More than 100 Wilshire Boulevard Temple congregants turned out last weekend for a Karsh Family Social Service Center volunteer orientation.
Vanderfluit said her volunteering is an expression of her Judaism.
“[I’m here] to follow what I’m taught through my studies of Torah,” she said in an interview Sunday at WBT. “We all need to serve each other.”
Others who turned out for the orientation included Maggie Wunsch-Scott, a member of WBT for nearly 25 years.
“God’s not primarily my thing … [so] something like this lets me live my Jewishness,” Wunsch-Scott said.
Rabbi Shapiro, whose role at WBT focuses on social action and interfaith work, said the center is part of WBT’s mission to engage congregants who want to connect with Judaism and their congregation outside religious services.
“We want to give back; we want to engage in social justice and service work because it makes us feel good, and we want to feel like we are doing something to help mend brokenness we see in our world, and that’s wonderful. But as Jews, it goes so much deeper than that, because as Jews it’s not just about doing it because it makes us feel good — as Jews it’s an obligation we have.

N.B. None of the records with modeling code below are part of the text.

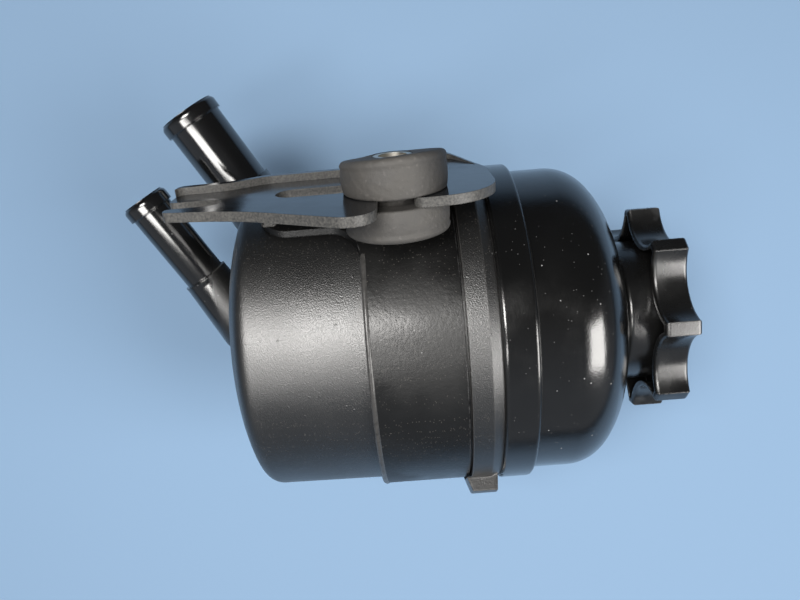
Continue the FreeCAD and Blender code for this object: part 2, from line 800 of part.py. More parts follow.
def make_hem(outline):
    """Edge that is raised along the plate's far side and runs out in a ramp at its upper end."""
    raised = outline.extrude(Vector(-plate_t - hem_h, 0, 0))
    shifted = raised.copy()
    shifted.translate(Vector(0, -hem_w, 0))
    size = outline.BoundBox
    start = on_plate(hem_side_y, hem_end_z)
    high = plate_x - hem_h
    corners = [
        Vector(plate_under_x, start.y, size.ZMin),
        Vector(high, start.y, size.ZMin),
        Vector(high, start.y, start.z - hem_ramp),
        Vector(plate_x, start.y, start.z),
        Vector(plate_under_x, start.y, start.z),
    ]
    corners.append(corners[0])
    ramp = Part.Face(Part.makePolygon(corners)).extrude(Vector(0, size.YLength, 0))
    return raised.cut(shifted).common(ramp)


def turned_on_grommet(points, rounds):
    """Solid of revolution about the grommet's axis of (x, radius) points, with its outer rims rounded."""
    corners = [Vector(x, grommet_y + radius, grommet_z) for x, radius in points]
    corners.append(corners[0])
    face = Part.Face(Part.makePolygon(corners))
    body = face.revolve(Vector(0, grommet_y, grommet_z), Vector(1, 0, 0), 360)
    if rounds > 0:
        ends = (points[0][0], points[-1][0])
        rims = [edge for edge in body.Edges if edge.Closed and abs(edge.Length - 2 * math.pi * grommet_r) < 0.1
                and min(abs(edge.CenterOfMass.x - end) for end in ends) < 0.1]
        body = body.makeFillet(rounds, rims)
    return body


def make_mount_grommet():
    """Rubber grommet: two thick discs on a core that sits in the plate's slot."""
    upper = plate_x - grommet_upper_t
    lower = plate_under_x + grommet_lower_t
    bore = sleeve_r + sleeve_gap
    return turned_on_grommet([
        (upper, bore),
        (upper, grommet_r),
        (plate_x, grommet_r),
        (plate_x, grommet_core_r),
        (plate_under_x, grommet_core_r),
        (plate_under_x, grommet_r),
        (lower, grommet_r),
        (lower, bore),
    ], grommet_round)


def make_grommet_sleeve():
    """Steel sleeve in the grommet, flush with both discs."""
    upper = plate_x - grommet_upper_t
    lower = plate_under_x + grommet_lower_t
    return turned_on_grommet([
        (upper, sleeve_bore_r),
        (upper, sleeve_r),
        (lower, sleeve_r),
        (lower, sleeve_bore_r),
    ], 0)


PIECES = {
    "lower_can": make_lower_can,
    "upper_shell": make_upper_shell,
    "cap_shell": make_cap_shell,
    "cap_plug": make_cap_plug,
    "cap_seal": make_cap_seal,
    "vent_valve": make_vent_valve,
    "dipstick": make_dipstick,
    "filter_base": make_filter_base,
    "filter_media": make_filter_media,
    "filter_core": make_filter_core,
    "filter_top": make_filter_top,
    "filter_seal": make_filter_seal,
    "filter_spring": make_filter_spring,
    "baffle": make_baffle,
    "clamp_band": make_clamp_band,
    "bracket_plate": make_bracket_plate,
    "mount_grommet": make_mount_grommet,
    "grommet_sleeve": make_grommet_sleeve,
    "clamp_screw": make_clamp_screw,
    "clamp_washer": make_clamp_washer,
    "clamp_nut": make_clamp_nut,
}

os.makedirs("parts", exist_ok=True)
for name, make in PIECES.items():
    shape = make()
    shape.translate(mount * -1)
    if not shape.isValid() or len(shape.Solids) != 1:
        print("check", name, "valid", shape.isValid(), "solids", len(shape.Solids))
    print(name, round(shape.Volume), "mm3")
    shape.exportStep(f"parts/{name}.step")
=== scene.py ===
# %% [markdown]
# # A power steering reservoir in its clamp band
#
# The object is a black moulded reservoir with a lobed cap, held by a coated steel band and a bracket plate.
# The measured solids come in as a fixed frame. This lesson gives them their surfaces, adds the fine forms that
# the solids leave out, and sets up camera, light and floor as for a photograph taken from above.

# %% Load the frame
import bpy
import json
import math
import numpy as np
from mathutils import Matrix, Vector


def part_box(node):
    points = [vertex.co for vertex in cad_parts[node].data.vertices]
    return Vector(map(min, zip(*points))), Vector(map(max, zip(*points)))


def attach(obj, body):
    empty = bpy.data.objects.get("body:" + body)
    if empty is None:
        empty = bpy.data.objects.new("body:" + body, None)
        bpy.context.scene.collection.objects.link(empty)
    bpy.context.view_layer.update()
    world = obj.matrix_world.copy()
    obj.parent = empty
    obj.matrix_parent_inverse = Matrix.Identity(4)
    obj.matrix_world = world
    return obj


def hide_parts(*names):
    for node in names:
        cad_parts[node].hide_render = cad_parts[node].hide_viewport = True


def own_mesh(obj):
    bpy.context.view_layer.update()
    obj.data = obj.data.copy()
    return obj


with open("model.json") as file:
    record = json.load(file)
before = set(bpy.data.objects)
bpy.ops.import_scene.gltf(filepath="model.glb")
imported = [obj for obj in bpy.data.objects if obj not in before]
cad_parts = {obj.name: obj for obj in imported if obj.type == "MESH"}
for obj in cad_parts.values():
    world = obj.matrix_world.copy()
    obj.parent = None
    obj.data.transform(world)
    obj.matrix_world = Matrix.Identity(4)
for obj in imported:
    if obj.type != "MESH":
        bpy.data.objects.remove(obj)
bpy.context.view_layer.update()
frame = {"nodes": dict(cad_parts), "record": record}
nodes = frame["nodes"]
MM = 0.001
TURN = 2 * math.pi
print("solids:", len(nodes))

# %% [markdown]
# ## Where things are
#
# Added pieces have to sit on the solids to a tenth of a millimetre. Their places could be typed in as numbers,
# but reading them from the boxes of the solids keeps both in step. The frame's origin is the middle of the
# grommet at the outer face of the bracket plate. The reservoir's axis is the middle of the cap's plug, and the
# underside of the can's flange is three millimetres below the baffle.

# %% Axis, heights and faces
def low_corner(node):
    """Lowest corner of a solid's box, as an array."""
    return np.array(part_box(node)[0])

def high_corner(node):
    """Highest corner of a solid's box, as an array."""
    return np.array(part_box(node)[1])

def middle(node):
    """Centre of a solid's box: half the sum of its two corners."""
    return (low_corner(node) + high_corner(node)) / 2

AXIS = np.array([middle("cap_plug")[0], middle("cap_plug")[1], 0.0])
LEDGE_HEIGHT = 3.0 * MM
FLANGE_Z = low_corner("baffle")[2] - LEDGE_HEIGHT
NECK_TOP = low_corner("cap_seal")[2]
BAND_R = high_corner("clamp_band")[0] - AXIS[0]
BAND_WIDTH = 23.8 * MM
BAND_TOP = high_corner("clamp_band")[2]
BAND_BOTTOM = BAND_TOP - BAND_WIDTH
SADDLE_LOW = low_corner("clamp_band")[2]
print("axis at", AXIS.round(5), "flange at", round(FLANGE_Z, 5), "band radius", round(BAND_R, 5))

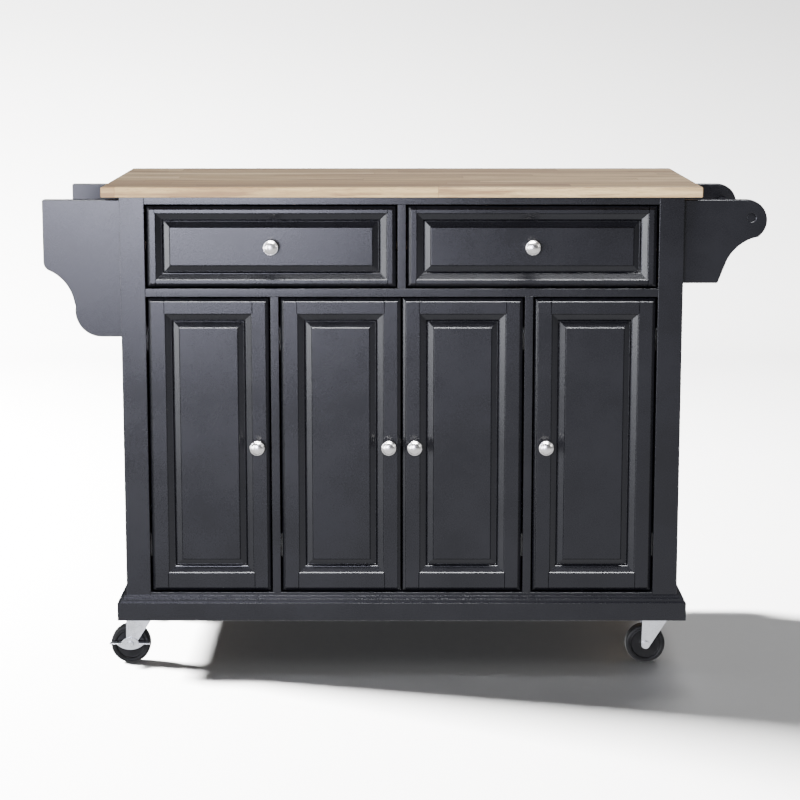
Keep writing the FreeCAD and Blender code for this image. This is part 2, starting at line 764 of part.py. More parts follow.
def caster_fork(place, x, y, has_brake):
    name = f"fork_{place}"
    hole_radius = kingpin_radius + running_clearance
    crown = box(name + "_crown", (x - fork_rear, y - fork_half_width, crown_under),
                (x + fork_front, y + fork_half_width, crown_top))
    raceway = cylinder(name + "_raceway", (x, y, crown_under), "+Z", raceway_radius,
                       raceway_top - crown_under)
    legs = [fork_leg_plate(name + "_leg_front", x, y - leg_inner),
            fork_leg_plate(name + "_leg_rear", x, y + fork_half_width)]
    reach = fork_half_width + axle_overhang
    if has_brake:
        reach = reach + brake_thickness
    axle_x = x - caster_trail
    axle = cylinder(name + "_axle", (axle_x, y - reach, wheel_radius), "+Y",
                    axle_radius, reach + fork_half_width + axle_overhang)
    heads = [cylinder(name + "_axle_head", (axle_x, y - reach - axle_head_height, wheel_radius),
                      "+Y", axle_head_radius, axle_head_height),
             cylinder(name + "_axle_nut", (axle_x, y + fork_half_width, wheel_radius),
                      "+Y", axle_head_radius, axle_nut_height)]
    solid = fuse(name + "_blank", crown, raceway, *legs, axle, *heads)
    bore = cylinder(name + "_bore", (x, y, crown_under - 1), "+Z", hole_radius, 15)
    return node(cut(name, solid, bore), f"caster_fork_{place}")


def caster_wheel(place, x, y):
    bore = axle_radius + running_clearance
    half, web = wheel_half_width, web_half_width
    shoulder, arc_middle = wheel_radius - tread_round, tread_round * 0.293
    wheel = turned(f"wheel_{place}", [
        (bore, -half), (hub_radius, -half), (hub_radius, -web), (rim_radius, -web),
        (rim_radius, -half), (shoulder, -half),
        (wheel_radius, -half + tread_round, wheel_radius - arc_middle, -half + arc_middle),
        (wheel_radius, half - tread_round),
        (shoulder, half, wheel_radius - arc_middle, half - arc_middle),
        (rim_radius, half), (rim_radius, web), (hub_radius, web), (hub_radius, half), (bore, half),
    ])
    return node(move(wheel, x - caster_trail, y, wheel_radius), f"caster_wheel_{place}")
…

“It may not be the liturgy of a prayer service that draws us into Jewish life; it may not be Kol Nidre that draws us into Jewish life; it may not be Torah study that draws us into Jewish life, but the opportunity to be of service and to participate in social service work in a Jewish context is just as valid a way to embrace Jewish life,” Shapiro said. “It is an opportunity to bring less affiliated, for lack of better word, Jews into Jewish life and into the synagogue.”